Life cycle assessment of sustainable concrete with recycled aggregate and supplementary cementitious materials

Massive emissions and energy consumption during concrete production, together with the demand for concrete, continuously threaten sustainable development and human health. To offset the negative impacts of concrete while maintaining the engineering properties, raw material alternations such as using recycled aggregate (RA) and supplementary cementitious materials (SCMs) are promising and frequently studied. Although these studies recognize such concrete products as strong, cost-saving, and environmental-friendly, only limited research has been integrated the technical properties of sustainable concrete to measure the environmental impacts by life cycle assessment (LCA). In this research, 570 experimental mix designs of concrete exclusively incorporating RA and SCMs are extracted from multiple scientific studies, to conduct a comprehensive analysis of their environmental behaviour. During the process, the multifunctional allocation issues in SCMs and the increase of alternative fuel utilization to the impact of sustainable concrete are explored. The results are also used to develop a multilayer perceptron (MLP) model to predict the carbon emission and energy consumption of sustainable concrete.
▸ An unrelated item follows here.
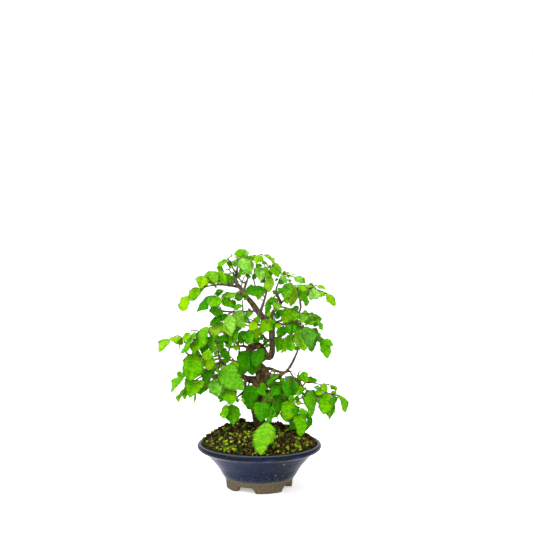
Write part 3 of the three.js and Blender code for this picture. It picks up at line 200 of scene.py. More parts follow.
# Wood that the solids have: marks x, z, depth and radius along the stem and each limb.
LIMBS = {
    "stem": [
        (0, 58.5, 0, 7.6), (0.6, 70, 0, 7.7), (0.8, 77, 0, 7.3), (-1.2, 87, 0, 7),
        (-3.2, 97, 1, 6.9), (-1.4, 108, 1, 6.5), (0.4, 120, 1, 7.2), (3.4, 131, 0, 8.6),
        (4.2, 139.5, 0, 8.9), (0.4, 147.5, 1, 7.2), (-5, 153, 4, 6), (-10, 159, 7, 5.3),
        (-12.5, 165.5, 8, 5), (-10.5, 171.5, 7, 4.8), (-4.5, 175, 5, 4.5), (1.2, 173.5, 3, 4.3),
        (5.5, 167.5, 2, 4.2), (9.4, 161.8, 1, 4.2), (13.2, 161.5, 1, 4), (15.5, 167, 1, 3.6),
        (16, 176, 1, 3.5), (15.7, 190, 1, 3.9), (15, 200, 2, 4.3),
    ],
    "main_left": [
        (15.2, 198, 2, 4.1), (12.5, 204, 2, 4.4), (3.5, 210.5, 1, 4.3), (-5, 222, -1, 3.4),
        (-27.5, 252, 2, 2.2), (-28.6, 258, 3, 2), (-26.6, 272, 3, 1.1),
    ],
    "fork": [(-28.6, 257, 3, 1.5), (-32, 265.5, 1, 1)],
    "fork_top": [(-28.2, 264, 3, 1.2), (-33, 271.5, 0, 0.8)],
    "apex_right": [(-19.5, 241, 0, 1.7), (-12, 265, -3, 0.9), (-13.6, 270, -3, 0.7)],
    "apex_link": [(-16.2, 252.5, -1, 1), (-20, 253, 0, 1), (-28, 261, 3, 1)],
    "left_top": [(-25, 247.5, 1, 2), (-46, 250.2, -4, 1.3), (-63, 248.3, -7, 0.9)],
    "centre_twig": [(0.5, 213, 0, 2), (8.9, 241.5, -4, 1.2), (6.8, 252, -5, 0.8)],
    "centre_side": [(7.2, 234.5, -3, 0.9), (0.4, 241.6, -1, 0.7)],
    "centre_arch": [
        (8.7, 241, -4, 0.9), (2, 245, 0, 0.8), (-4.3, 248, -3, 0.8), (-8, 262, -8, 0.7),
    ],
    "right_centre": [
        (15, 201, 2, 2.8), (16.8, 217, 1, 2), (26, 226, -1, 1.9), (20.8, 242, -2, 1.3),
        (24.4, 255.5, -4, 0.8),
    ],
    "right_centre_side": [(26.5, 227, -1, 1.2), (37.5, 239, -6, 0.7)],
    "right_centre_spur": [(21.2, 237.5, -2, 0.8), (15.6, 233.2, -1, 0.6)],
    "right_long": [(17, 216, 1, 1.6), (25.5, 222.4, 0, 1), (36, 220.6, -2, 1), (51, 214.8, -5, 1)],
    "right_rise": [
        (48.3, 215.6, -5, 1.1), (50.4, 220, -5, 1.1), (50.4, 227, -6, 1.2), (46.4, 245.8, -9, 0.8),
    ],
    "right_rise_side": [(50.2, 230, -6, 1), (57.2, 235.8, -9, 0.9)],
    "right_mid": [(15.9, 183.5, 1, 1.6), (26, 186, -1, 1.2), (33.8, 191.8, -3, 1)],
    "right_mid_thin": [(15.9, 179.5, 1, 1), (24, 180.3, 0, 0.8), (35, 186.5, -3, 0.5)],
    "right_upper": [
        (15.4, 197.5, 2, 1.4), (20, 202.5, 1, 1.4), (33, 200.5, -3, 1), (38.5, 202, -4, 0.9),
    ],
    "right_slant": [
        (6, 128, 0, 3), (13, 129.5, -4, 2), (21, 133.8, -8, 1.7), (36.3, 146.8, -13, 1.7),
        (47.4, 169.5, -16, 1.1), (45.2, 173, -16, 1),
    ],
    "right_slant_knob": [(35.6, 146.5, -13, 1.2), (38.9, 148.6, -13, 1)],
    "right_low": [
        (2, 120, 0, 4.2), (9, 119, -3, 2.4), (16, 117.5, -6, 1.9), (25, 118, -10, 1.7),
        (43.5, 117.5, -14, 1.5), (68, 112, -16, 1.2), (73, 113.2, -16, 1.4), (77.6, 118, -16, 0.9),
    ],
    "right_low_spur": [(24.6, 118.5, -10, 1.2), (32, 127.8, -12, 0.9)],
    "right_low_rise": [(46, 116.5, -14, 1.2), (56.6, 128.6, -16, 0.9)],
    "right_low_drop": [(32, 117.5, -12, 1.3), (33.8, 107.6, -15, 1.1)],
    "dead_spur": [(45.2, 117.4, -14, 1.2), (47.5, 137, -17, 1), (50.1, 144.5, -18, 0.5)],
    "left_long": [
        (-1.5, 216.5, 0, 1.6), (-8, 217.6, -2, 1.2), (-28, 216.4, -5, 1.2), (-46, 218, -8, 1),
        (-47, 221.5, -8, 0.8),
    ],
    "left_long_up": [(-20, 217.5, -4, 0.9), (-20.3, 231, -6, 0.6)],
    "left_long_down": [(-22, 216.8, -4, 0.9), (-10.6, 203, -1, 1)],
    "left_mid": [(14.8, 196, 1, 2.3), (3, 199.7, 0, 1.7), (-20.8, 205.2, -5, 0.8)],
    "left_low": [
        (-11, 170.5, 7, 2.6), (-19.5, 174.3, 0, 1.6), (-34.8, 172.8, -6, 1.2),
        (-37.4, 167.5, -8, 0.9),
    ],
    "left_low_a": [(-19, 174.2, 0, 1), (-19.4, 178.6, -2, 0.8), (-17.4, 181.6, -4, 0.6)],
    "left_low_b": [(-24.2, 173.6, -3, 1), (-25.2, 164.4, -5, 0.8)],
    "left_low_c": [(-25.4, 173.8, -3, 0.9), (-26, 190, -7, 0.9)],
    "left_low_d": [(-30.2, 173.4, -5, 1), (-31.2, 179.5, -6, 0.8)],
    "loop_link": [(4, 175, 2, 1.7), (15.6, 185, 1, 1.1)],
    "loop_thin": [(6.8, 172.4, 1, 0.9), (15.8, 176.6, 1, 0.8)],
    "loop_foot": [(9.2, 160, 1, 1.8), (3.2, 154.4, 0, 0.6)],
    "stub_left": [(1, 132, 0, 6), (-12, 133.2, -2, 4.2), (-20.6, 136.6, -4, 2.8)],
    "stub_drop": [
        (-17.2, 132, -4, 2), (-17.4, 121.5, -6, 1.5), (-19, 118, -7, 1.6), (-28.4, 109.2, -10, 0.9),
        (-21.4, 107, -10, 0.6),
    ],
    "stub_drop_in": [(-12.6, 131.5, -2, 1.2), (-12.8, 127, -4, 1), (-17, 121.8, -6, 1)],
    "far_left": [
        (-19, 136, -4, 2.2), (-34.5, 146.3, -13, 1.1), (-47.8, 156, -19, 1.6),
        (-50.4, 166.5, -20, 1), (-57.3, 171.2, -20, 0.9),
    ],
    "far_left_up": [(-50.4, 166, -20, 0.9), (-51.2, 178.6, -20, 0.6)],
    "far_left_out": [
        (-49.4, 162.4, -19, 1), (-63, 160.6, -21, 0.9), (-88, 164.6, -24, 1.1),
        (-88.8, 174, -25, 0.7),
    ],
    "far_left_low": [
        (-47.6, 155, -19, 1.2), (-51, 151.8, -20, 0.9), (-56, 151.6, -22, 0.9),
        (-65, 154.6, -23, 1), (-74.6, 150.6, -22, 1.1), (-64, 143.8, -20, 1),
        (-65.6, 140.8, -20, 0.9), (-77.5, 132.2, -22, 1),
    ],
    "back_left": [
        (-4, 152, 4, 4), (-10, 151, 14, 2.4), (-20, 152, 26, 1.9), (-32, 156, 38, 1.5),
        (-43, 158, 46, 1.1),
    ],
    "back_right": [
        (2, 142, 0, 5), (6, 146, 12, 2.4), (15, 146, 26, 1.9), (27, 142, 38, 1.5),
        (38, 143, 46, 1.1),
    ],
    "back_mid": [
        (15.6, 188, 1, 2.6), (16, 190, 10, 2), (11, 194, 24, 1.7), (0, 196, 36, 1.4),
        (-12, 199, 44, 1.1),
    ],
    "back_mid_right": [
        (15.2, 199, 2, 3), (20, 203, 12, 1.9), (31, 207, 24, 1.5), (43, 207, 34, 1.2),
    ],
    "back_top": [(-4, 221, -1, 2.6), (-6, 226, 8, 1.8), (-13, 232, 20, 1.4), (-23, 239, 30, 1.1)],
    "back_top_right": [(21.5, 236, -2, 1.5), (24, 240, 8, 1.3), (31, 244, 18, 1.1)],
}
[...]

It is found that the environmental impact of sustainable concrete are generally related to the compressive strength, effective water-to-binder ratio, and RA and SCMs incorporation ratios, and the proposed MLP model using these variables can make predictions. Allocation coefficient determined has a significant effect on the impact of sustainable concrete, especially when the silica fume is applied. In addition, promoting higher portion of alternative fuel utilization, leading to a cleaner production of cement, could be an opportunity to greatly reduce carbon emissions and energy consumption of sustainable concrete.